I wonder whether a survey commissioned by Audi, BMW or Mercedes-Benz would have received quite the same responses – or indeed asked quite the same questions. 

But also I wonder who would argue against any of those things anyway. Who are the 24% who think too much technology wouldn’t distract them? Fighter pilots? How rich are the 39% who would like cars to cost more than is necessary and be equipped with technology they wouldn’t use?

Obviously, a survey instigated by a firm with the intent of making that firm look better is as honourable as a child telling you he definitely did more homework than his brother this week. But I’m also prepared to think that there are some truths behind it. 

Quite a lot of new cars have too much stuff going on inside them. Now that most manufacturers are pretty good at screwing cars together and making them comfy, technology features are a premium selling point, so they feel obliged.

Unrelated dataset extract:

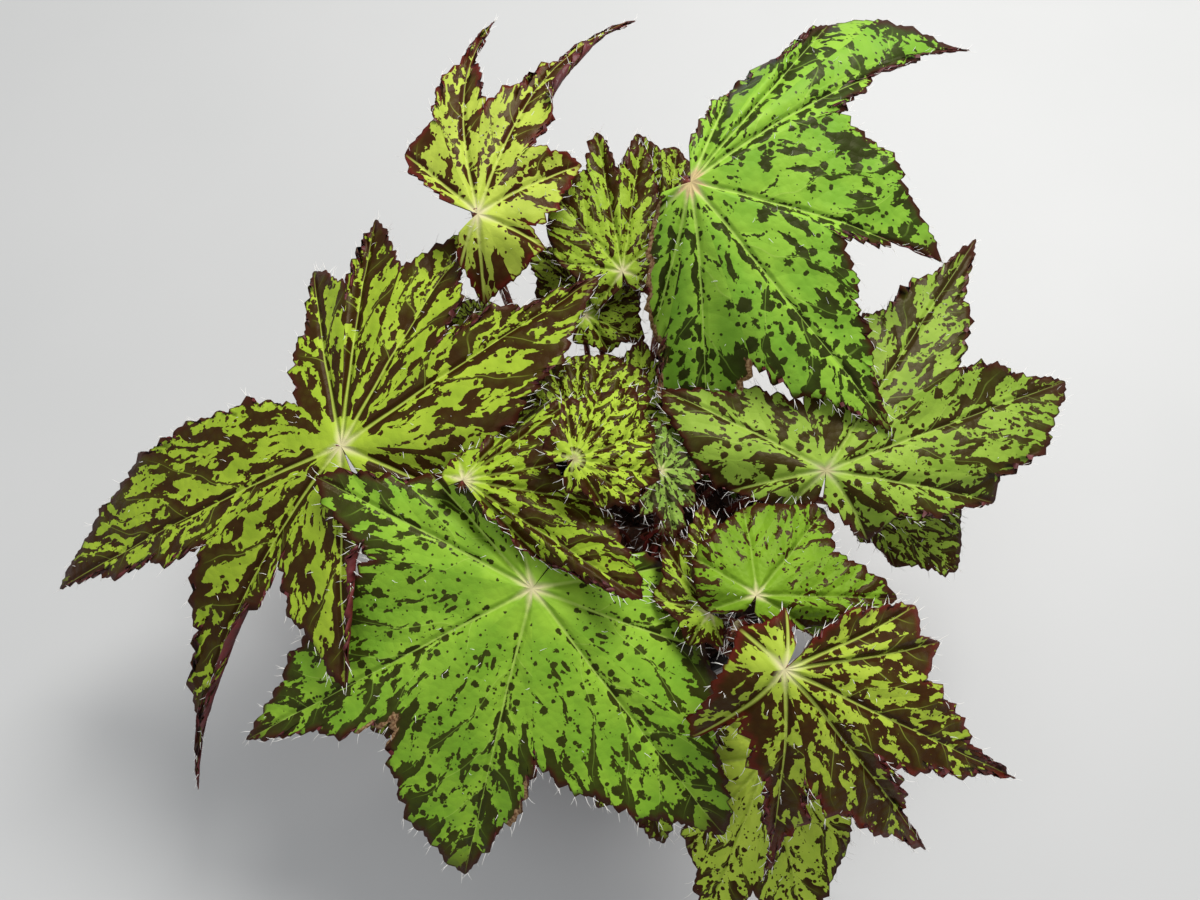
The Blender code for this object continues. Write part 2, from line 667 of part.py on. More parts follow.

Connectivity is still very much an industry buzzword. 

I get the intent: a nice car must have nice things. And I sense that there’s sometimes resistance among industry commentators to not sound like Luddites when presented a swanky new infotainment system that can massage your back and play whale song if told you’re stressed. 

But the problem with heavily loading a car with features is that, premium or not, there’s only so much you can ever do while driving it, and this stuff all needs controlling. 

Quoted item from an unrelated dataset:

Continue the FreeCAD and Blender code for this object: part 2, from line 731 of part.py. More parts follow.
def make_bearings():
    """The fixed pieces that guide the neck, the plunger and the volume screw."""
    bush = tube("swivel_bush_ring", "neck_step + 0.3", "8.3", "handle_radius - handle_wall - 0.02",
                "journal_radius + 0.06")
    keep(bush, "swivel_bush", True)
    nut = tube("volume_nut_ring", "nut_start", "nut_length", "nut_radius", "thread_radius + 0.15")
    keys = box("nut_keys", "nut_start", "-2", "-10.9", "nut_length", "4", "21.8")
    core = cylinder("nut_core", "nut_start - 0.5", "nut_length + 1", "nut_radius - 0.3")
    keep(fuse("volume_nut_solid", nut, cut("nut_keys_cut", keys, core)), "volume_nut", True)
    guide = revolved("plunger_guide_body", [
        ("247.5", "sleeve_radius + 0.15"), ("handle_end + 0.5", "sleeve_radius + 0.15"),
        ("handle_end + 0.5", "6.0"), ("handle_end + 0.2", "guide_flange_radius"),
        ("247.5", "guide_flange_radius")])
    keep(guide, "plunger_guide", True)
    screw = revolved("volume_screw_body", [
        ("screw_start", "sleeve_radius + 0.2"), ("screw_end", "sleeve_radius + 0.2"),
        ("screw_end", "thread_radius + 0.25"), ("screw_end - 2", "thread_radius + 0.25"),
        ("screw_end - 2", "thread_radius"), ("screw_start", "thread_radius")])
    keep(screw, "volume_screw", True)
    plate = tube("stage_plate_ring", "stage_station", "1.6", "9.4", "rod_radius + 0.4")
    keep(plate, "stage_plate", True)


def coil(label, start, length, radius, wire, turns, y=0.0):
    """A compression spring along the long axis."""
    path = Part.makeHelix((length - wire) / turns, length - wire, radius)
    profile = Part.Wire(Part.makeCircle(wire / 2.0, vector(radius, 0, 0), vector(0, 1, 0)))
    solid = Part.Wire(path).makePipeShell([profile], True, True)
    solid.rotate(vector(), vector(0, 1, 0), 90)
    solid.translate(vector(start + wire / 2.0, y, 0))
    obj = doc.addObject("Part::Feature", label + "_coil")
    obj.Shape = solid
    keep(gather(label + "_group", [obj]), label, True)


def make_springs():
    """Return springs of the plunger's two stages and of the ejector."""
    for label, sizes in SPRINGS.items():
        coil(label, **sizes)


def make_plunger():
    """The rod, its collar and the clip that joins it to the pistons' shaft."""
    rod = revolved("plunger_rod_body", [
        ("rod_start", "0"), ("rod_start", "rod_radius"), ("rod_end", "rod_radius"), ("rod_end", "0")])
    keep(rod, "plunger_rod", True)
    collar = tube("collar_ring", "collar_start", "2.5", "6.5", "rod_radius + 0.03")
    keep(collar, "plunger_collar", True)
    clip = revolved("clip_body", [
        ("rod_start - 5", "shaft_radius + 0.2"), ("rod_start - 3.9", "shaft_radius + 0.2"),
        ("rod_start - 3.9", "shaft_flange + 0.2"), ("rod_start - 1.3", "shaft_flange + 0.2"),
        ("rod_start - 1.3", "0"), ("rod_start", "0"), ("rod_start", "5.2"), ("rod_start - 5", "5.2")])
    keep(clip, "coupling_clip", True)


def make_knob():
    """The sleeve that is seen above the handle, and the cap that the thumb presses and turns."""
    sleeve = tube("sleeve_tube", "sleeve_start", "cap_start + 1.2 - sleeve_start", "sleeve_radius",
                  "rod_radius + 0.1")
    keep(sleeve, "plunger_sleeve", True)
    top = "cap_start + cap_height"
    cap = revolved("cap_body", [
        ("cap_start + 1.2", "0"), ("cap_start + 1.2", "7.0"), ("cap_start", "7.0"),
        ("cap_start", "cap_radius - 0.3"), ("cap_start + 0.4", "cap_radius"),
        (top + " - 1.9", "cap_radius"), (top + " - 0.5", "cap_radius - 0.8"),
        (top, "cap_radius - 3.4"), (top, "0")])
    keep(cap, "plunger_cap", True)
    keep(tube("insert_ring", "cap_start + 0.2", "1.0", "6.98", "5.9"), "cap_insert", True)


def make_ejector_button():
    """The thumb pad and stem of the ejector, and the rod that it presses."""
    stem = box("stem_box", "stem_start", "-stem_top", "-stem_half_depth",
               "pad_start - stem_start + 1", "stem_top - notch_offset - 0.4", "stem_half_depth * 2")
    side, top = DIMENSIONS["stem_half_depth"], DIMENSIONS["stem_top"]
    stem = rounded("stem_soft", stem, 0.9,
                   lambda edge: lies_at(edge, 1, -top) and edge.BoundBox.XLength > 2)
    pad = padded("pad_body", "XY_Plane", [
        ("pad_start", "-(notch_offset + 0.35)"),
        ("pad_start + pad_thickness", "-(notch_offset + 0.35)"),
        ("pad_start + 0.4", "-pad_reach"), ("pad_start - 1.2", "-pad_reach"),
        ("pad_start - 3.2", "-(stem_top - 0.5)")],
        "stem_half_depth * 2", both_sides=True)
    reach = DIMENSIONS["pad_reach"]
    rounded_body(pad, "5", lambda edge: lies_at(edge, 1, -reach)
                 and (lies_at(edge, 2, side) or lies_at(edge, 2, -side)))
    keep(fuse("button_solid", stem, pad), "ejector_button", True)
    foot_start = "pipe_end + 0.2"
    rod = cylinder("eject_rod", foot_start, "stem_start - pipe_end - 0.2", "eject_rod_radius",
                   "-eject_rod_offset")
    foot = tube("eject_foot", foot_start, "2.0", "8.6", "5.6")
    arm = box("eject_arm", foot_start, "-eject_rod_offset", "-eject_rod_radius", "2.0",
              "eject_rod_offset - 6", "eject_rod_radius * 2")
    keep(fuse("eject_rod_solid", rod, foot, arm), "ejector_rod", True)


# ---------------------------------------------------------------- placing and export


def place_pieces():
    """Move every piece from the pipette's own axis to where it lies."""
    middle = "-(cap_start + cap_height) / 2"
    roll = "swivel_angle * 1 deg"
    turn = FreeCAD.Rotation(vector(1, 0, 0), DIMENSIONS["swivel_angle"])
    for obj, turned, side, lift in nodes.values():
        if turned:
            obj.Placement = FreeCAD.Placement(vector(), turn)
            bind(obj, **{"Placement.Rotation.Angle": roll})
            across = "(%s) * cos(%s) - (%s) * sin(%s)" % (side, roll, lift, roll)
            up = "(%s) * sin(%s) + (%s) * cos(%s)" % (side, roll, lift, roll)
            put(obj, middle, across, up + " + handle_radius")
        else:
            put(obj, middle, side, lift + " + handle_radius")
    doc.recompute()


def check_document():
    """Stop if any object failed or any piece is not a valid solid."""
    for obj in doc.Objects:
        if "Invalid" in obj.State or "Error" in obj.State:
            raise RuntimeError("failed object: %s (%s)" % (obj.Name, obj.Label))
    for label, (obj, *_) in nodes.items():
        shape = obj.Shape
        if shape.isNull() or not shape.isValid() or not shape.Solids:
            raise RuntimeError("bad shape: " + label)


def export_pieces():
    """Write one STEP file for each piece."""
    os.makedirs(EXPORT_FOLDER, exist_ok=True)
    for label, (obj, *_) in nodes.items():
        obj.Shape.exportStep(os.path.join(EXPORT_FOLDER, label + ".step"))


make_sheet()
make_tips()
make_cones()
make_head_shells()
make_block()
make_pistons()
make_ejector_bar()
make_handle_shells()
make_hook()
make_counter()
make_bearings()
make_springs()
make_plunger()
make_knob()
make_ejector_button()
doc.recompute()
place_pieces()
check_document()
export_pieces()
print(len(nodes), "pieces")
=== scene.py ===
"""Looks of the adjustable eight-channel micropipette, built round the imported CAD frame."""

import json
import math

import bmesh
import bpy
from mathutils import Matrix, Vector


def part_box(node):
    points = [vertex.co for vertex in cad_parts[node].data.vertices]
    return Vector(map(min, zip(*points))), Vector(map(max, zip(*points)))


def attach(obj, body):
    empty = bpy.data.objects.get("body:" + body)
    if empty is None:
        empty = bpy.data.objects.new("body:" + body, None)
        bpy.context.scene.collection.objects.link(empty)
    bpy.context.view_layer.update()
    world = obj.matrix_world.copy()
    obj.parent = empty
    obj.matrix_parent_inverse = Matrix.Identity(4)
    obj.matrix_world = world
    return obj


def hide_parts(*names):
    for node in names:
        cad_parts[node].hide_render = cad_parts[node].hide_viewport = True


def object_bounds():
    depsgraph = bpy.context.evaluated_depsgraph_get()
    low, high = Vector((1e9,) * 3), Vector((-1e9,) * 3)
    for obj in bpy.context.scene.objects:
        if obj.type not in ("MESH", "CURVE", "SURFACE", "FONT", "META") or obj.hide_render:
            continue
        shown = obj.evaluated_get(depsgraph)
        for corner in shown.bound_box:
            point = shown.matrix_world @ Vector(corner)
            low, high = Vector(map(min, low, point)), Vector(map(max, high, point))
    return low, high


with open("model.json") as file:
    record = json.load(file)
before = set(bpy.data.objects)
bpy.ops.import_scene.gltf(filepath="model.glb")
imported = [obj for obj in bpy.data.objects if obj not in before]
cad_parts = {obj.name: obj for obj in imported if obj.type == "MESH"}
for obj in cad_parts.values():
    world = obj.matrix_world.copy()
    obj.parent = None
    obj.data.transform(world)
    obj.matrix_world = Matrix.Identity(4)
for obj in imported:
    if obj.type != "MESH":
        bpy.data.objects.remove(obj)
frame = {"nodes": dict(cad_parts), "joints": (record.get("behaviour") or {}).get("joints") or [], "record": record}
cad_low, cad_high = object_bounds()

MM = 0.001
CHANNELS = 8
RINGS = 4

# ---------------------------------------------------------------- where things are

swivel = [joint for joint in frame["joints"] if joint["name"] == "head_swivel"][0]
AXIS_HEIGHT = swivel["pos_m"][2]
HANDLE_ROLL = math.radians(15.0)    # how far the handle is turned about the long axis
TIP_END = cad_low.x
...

We can spare in-car technology our ears and mouths often but a hand only now and again and our eyes very briefly. We’re preoccupied with the actual act of driving – something that touchscreen menu designers would do well to remember. 

There are baffling arrays of menus and sub-menus on many touchscreens. This doesn’t make a driving experience better or more premium. Scrolling through them to try to find the right settings doesn’t make a car more relaxing but less so. 

Even setting the right temperature can be difficult. Volkswagen Group brands particularly seem determined to make it so. The Volkswagen Golf’s unlit climate controls are infuriating. 

The uncomfortable truth for car makers trying to wow us with multiple levels of technology is that almost all of us routinely use a device that has a great user interface and all the connectivity we will ever need dozens of times each day. 

Mirror a smartphone on a car’s screen and you get immediate access to sat-nav, audio and communication, with easier-to-navigate menus, all of your contacts and locations and a voice control system that actually understands what you’re asking it. 

And while I will accept it’s true, as a few engineers have told me, that mirroring a phone screen but bigger looks uglier than a bespoke system, I can live with that. Because my primary job is to look at the road.